Make a Cheap Scaling: A Self-Cascade Diffusion Model for Higher-Resolution Adaptation
Authors: Lanqing Guo, Yingqing He, Haoxin Chen, Menghan Xia, Xiaodong Cun, Yufei Wang, Siyu Huang, Yong Zhang, Xintao Wang, Qifeng Chen, Ying Shan, Bihan Wen
What
This paper introduces a novel self-cascade diffusion model that leverages a pre-trained low-resolution model to efficiently adapt to higher-resolution image and video generation tasks.
Why
This paper addresses the challenge of computationally expensive fine-tuning required to adapt pre-trained diffusion models for higher-resolution generation. It proposes an efficient method that achieves significant training speed-up while maintaining generation quality, enabling wider application of diffusion models in high-resolution settings.
How
The authors propose two versions of their self-cascade diffusion model: a tuning-free version that utilizes a pivot-guided noise re-scheduling strategy to leverage the low-resolution model’s knowledge, and a tuning version that incorporates learnable time-aware feature upsampler modules for improved detail with minimal fine-tuning on a small high-resolution dataset. They evaluate their method on both image and video generation tasks, comparing it to full fine-tuning and other adaptation techniques.
Result
The self-cascade diffusion model demonstrates significant training speed-up (5x) compared to full fine-tuning, requiring minimal additional trainable parameters (0.002M) and negligible extra inference time. Experiments on image and video generation tasks show that it achieves state-of-the-art performance in both tuning-free and tuning settings, effectively adapting to higher resolutions while preserving the original model’s generation capabilities and outperforming competing methods in terms of quality and efficiency.
LF
The authors acknowledge that the limited capacity of the lightweight upsampler modules may pose limitations, especially for very large scale gaps.
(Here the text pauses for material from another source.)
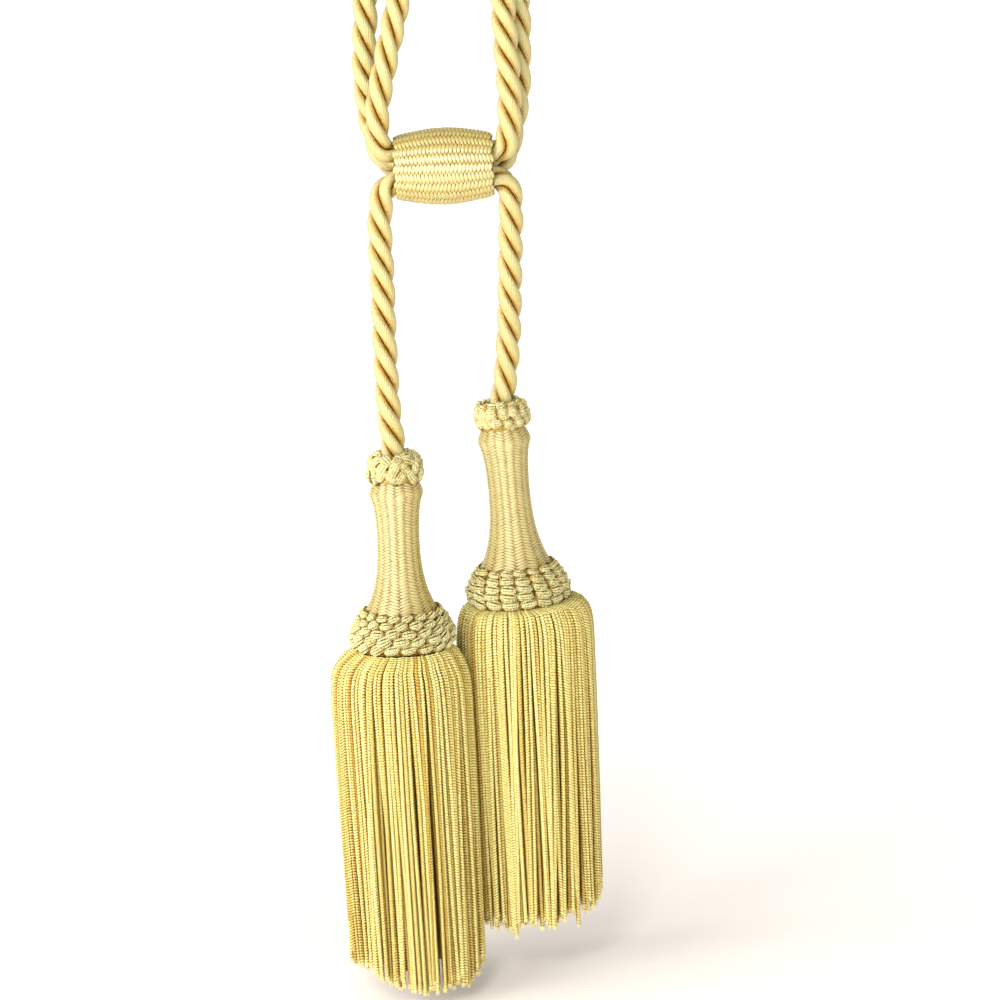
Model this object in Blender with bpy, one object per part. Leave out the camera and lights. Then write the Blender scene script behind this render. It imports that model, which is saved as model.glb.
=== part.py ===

Future work may involve exploring the trade-off between adaptation efficiency and generalization ability, potentially by incorporating more sophisticated upsampling mechanisms or investigating alternative methods for knowledge transfer from the low-resolution model.
Abstract
Diffusion models have proven to be highly effective in image and video generation; however, they still face composition challenges when generating images of varying sizes due to single-scale training data. Adapting large pre-trained diffusion models for higher resolution demands substantial computational and optimization resources, yet achieving a generation capability comparable to low-resolution models remains elusive. This paper proposes a novel self-cascade diffusion model that leverages the rich knowledge gained from a well-trained low-resolution model for rapid adaptation to higher-resolution image and video generation, employing either tuning-free or cheap upsampler tuning paradigms. Integrating a sequence of multi-scale upsampler modules, the self-cascade diffusion model can efficiently adapt to a higher resolution, preserving the original composition and generation capabilities. We further propose a pivot-guided noise re-schedule strategy to speed up the inference process and improve local structural details. Compared to full fine-tuning, our approach achieves a 5X training speed-up and requires only an additional 0.002M tuning parameters. Extensive experiments demonstrate that our approach can quickly adapt to higher resolution image and video synthesis by fine-tuning for just 10k steps, with virtually no additional inference time.